■ **WHAT THIS TASK INVOLVES**:
Extract all records. Keep each one exact.

■ **RECORDS SHOWN**:

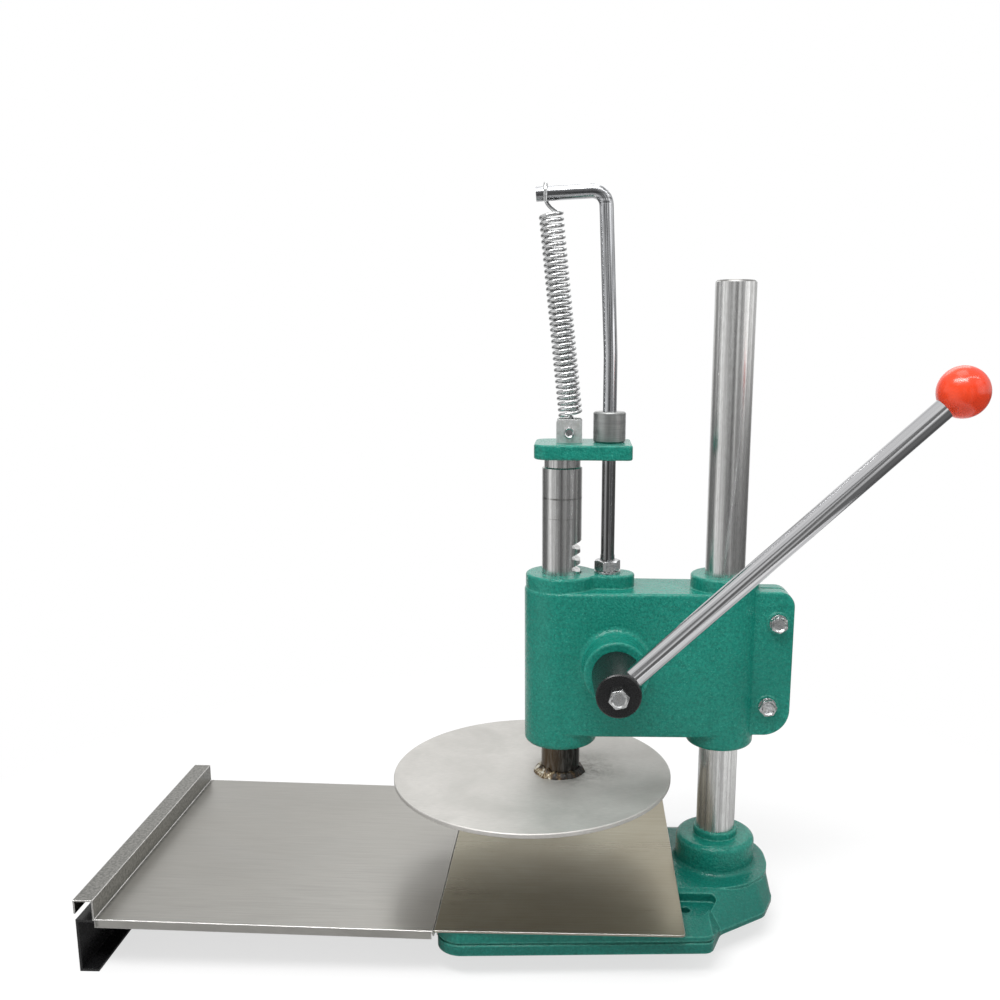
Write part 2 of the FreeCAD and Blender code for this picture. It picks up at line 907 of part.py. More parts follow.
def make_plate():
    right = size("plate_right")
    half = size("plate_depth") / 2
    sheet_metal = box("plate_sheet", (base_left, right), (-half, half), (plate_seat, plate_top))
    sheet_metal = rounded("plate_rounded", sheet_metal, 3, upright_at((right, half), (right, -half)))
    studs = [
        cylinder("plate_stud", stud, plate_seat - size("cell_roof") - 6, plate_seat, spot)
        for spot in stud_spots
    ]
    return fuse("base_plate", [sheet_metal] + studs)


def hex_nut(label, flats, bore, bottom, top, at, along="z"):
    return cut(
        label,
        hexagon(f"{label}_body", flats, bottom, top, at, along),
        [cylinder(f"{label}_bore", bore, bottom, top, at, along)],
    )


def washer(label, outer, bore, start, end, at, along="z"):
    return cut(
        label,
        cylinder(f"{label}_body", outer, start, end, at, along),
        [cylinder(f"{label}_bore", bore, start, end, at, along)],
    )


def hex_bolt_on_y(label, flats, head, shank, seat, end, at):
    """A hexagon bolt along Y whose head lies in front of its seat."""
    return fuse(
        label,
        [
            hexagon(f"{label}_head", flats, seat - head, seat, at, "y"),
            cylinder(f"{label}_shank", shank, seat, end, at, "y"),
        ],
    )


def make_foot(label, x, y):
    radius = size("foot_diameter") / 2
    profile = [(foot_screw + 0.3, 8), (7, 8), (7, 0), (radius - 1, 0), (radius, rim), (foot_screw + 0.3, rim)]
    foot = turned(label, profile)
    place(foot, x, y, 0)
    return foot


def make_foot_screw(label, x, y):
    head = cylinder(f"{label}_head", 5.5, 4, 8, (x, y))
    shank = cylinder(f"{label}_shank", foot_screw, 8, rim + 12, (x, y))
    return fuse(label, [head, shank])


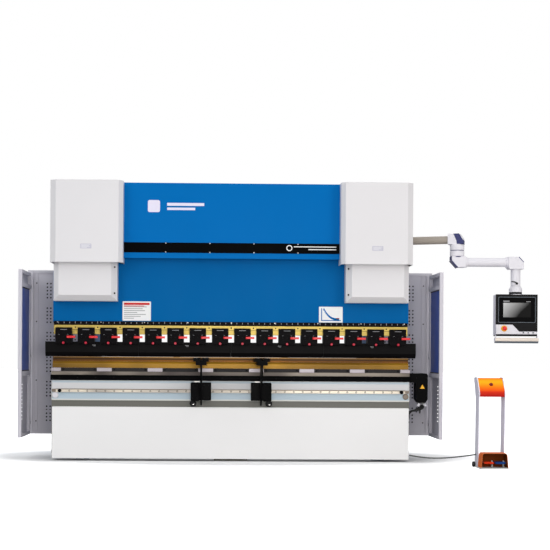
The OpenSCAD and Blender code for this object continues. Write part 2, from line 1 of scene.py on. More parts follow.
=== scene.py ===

■ **RESPONSE FOR THIS EXERCISE**:
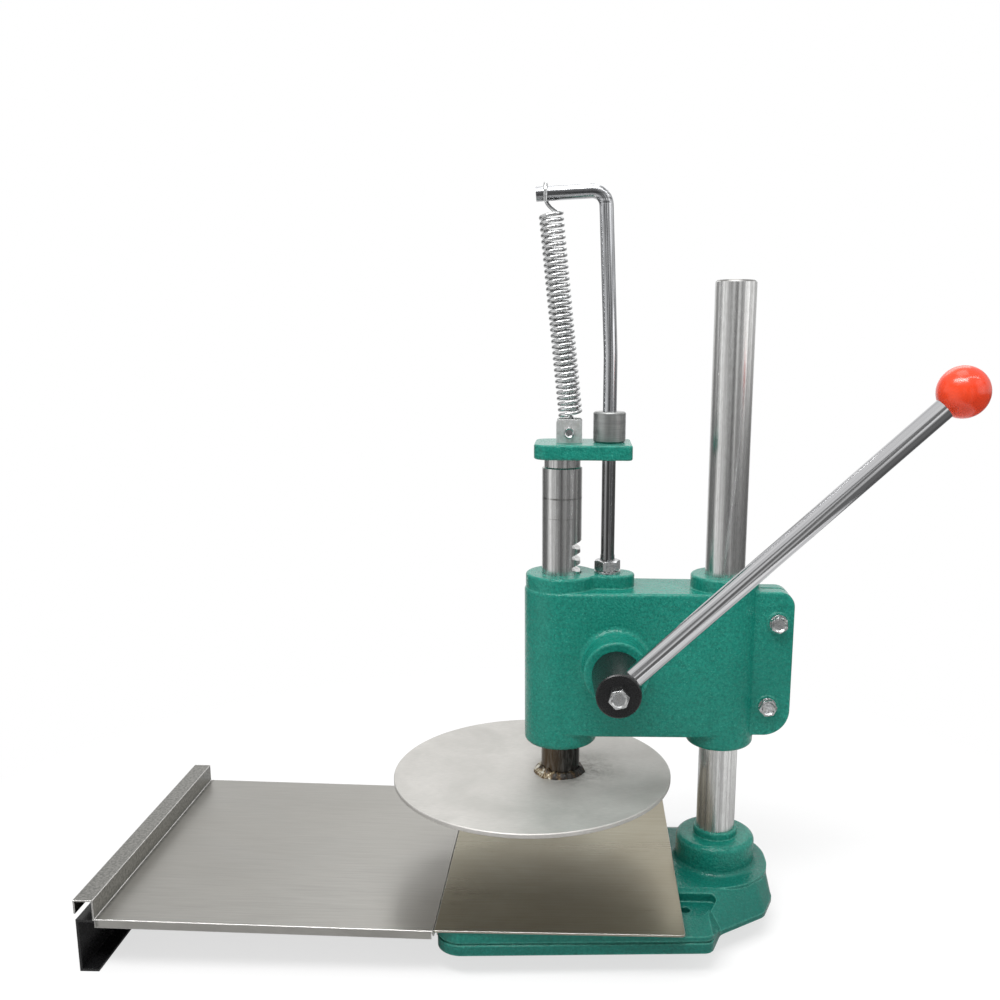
Write part 2 of the FreeCAD and Blender code for this picture. It picks up at line 907 of part.py. More parts follow.
def make_plate():
    right = size("plate_right")
    half = size("plate_depth") / 2
    sheet_metal = box("plate_sheet", (base_left, right), (-half, half), (plate_seat, plate_top))
    sheet_metal = rounded("plate_rounded", sheet_metal, 3, upright_at((right, half), (right, -half)))
    studs = [
        cylinder("plate_stud", stud, plate_seat - size("cell_roof") - 6, plate_seat, spot)
        for spot in stud_spots
    ]
    return fuse("base_plate", [sheet_metal] + studs)


def hex_nut(label, flats, bore, bottom, top, at, along="z"):
    return cut(
        label,
        hexagon(f"{label}_body", flats, bottom, top, at, along),
        [cylinder(f"{label}_bore", bore, bottom, top, at, along)],
    )


def washer(label, outer, bore, start, end, at, along="z"):
    return cut(
        label,
        cylinder(f"{label}_body", outer, start, end, at, along),
        [cylinder(f"{label}_bore", bore, start, end, at, along)],
    )


def hex_bolt_on_y(label, flats, head, shank, seat, end, at):
    """A hexagon bolt along Y whose head lies in front of its seat."""
    return fuse(
        label,
        [
            hexagon(f"{label}_head", flats, seat - head, seat, at, "y"),
            cylinder(f"{label}_shank", shank, seat, end, at, "y"),
        ],
    )


def make_foot(label, x, y):
    radius = size("foot_diameter") / 2
    profile = [(foot_screw + 0.3, 8), (7, 8), (7, 0), (radius - 1, 0), (radius, rim), (foot_screw + 0.3, rim)]
    foot = turned(label, profile)
    place(foot, x, y, 0)
    return foot


def make_foot_screw(label, x, y):
    head = cylinder(f"{label}_head", 5.5, 4, 8, (x, y))
    shank = cylinder(f"{label}_shank", foot_screw, 8, rim + 12, (x, y))
    return fuse(label, [head, shank])


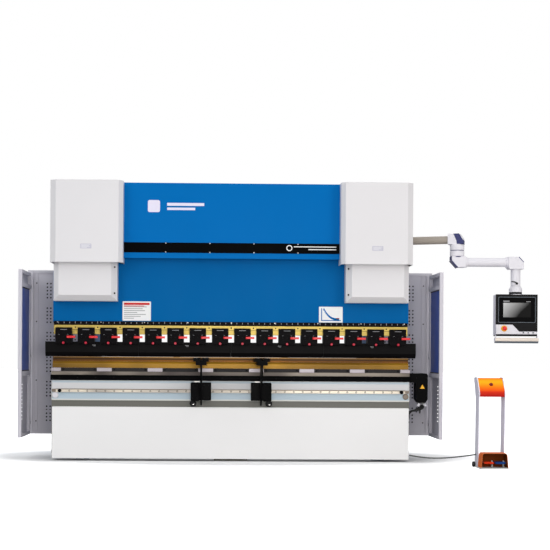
The OpenSCAD and Blender code for this object continues. Write part 2, from line 1 of scene.py on. More parts follow.
=== scene.py ===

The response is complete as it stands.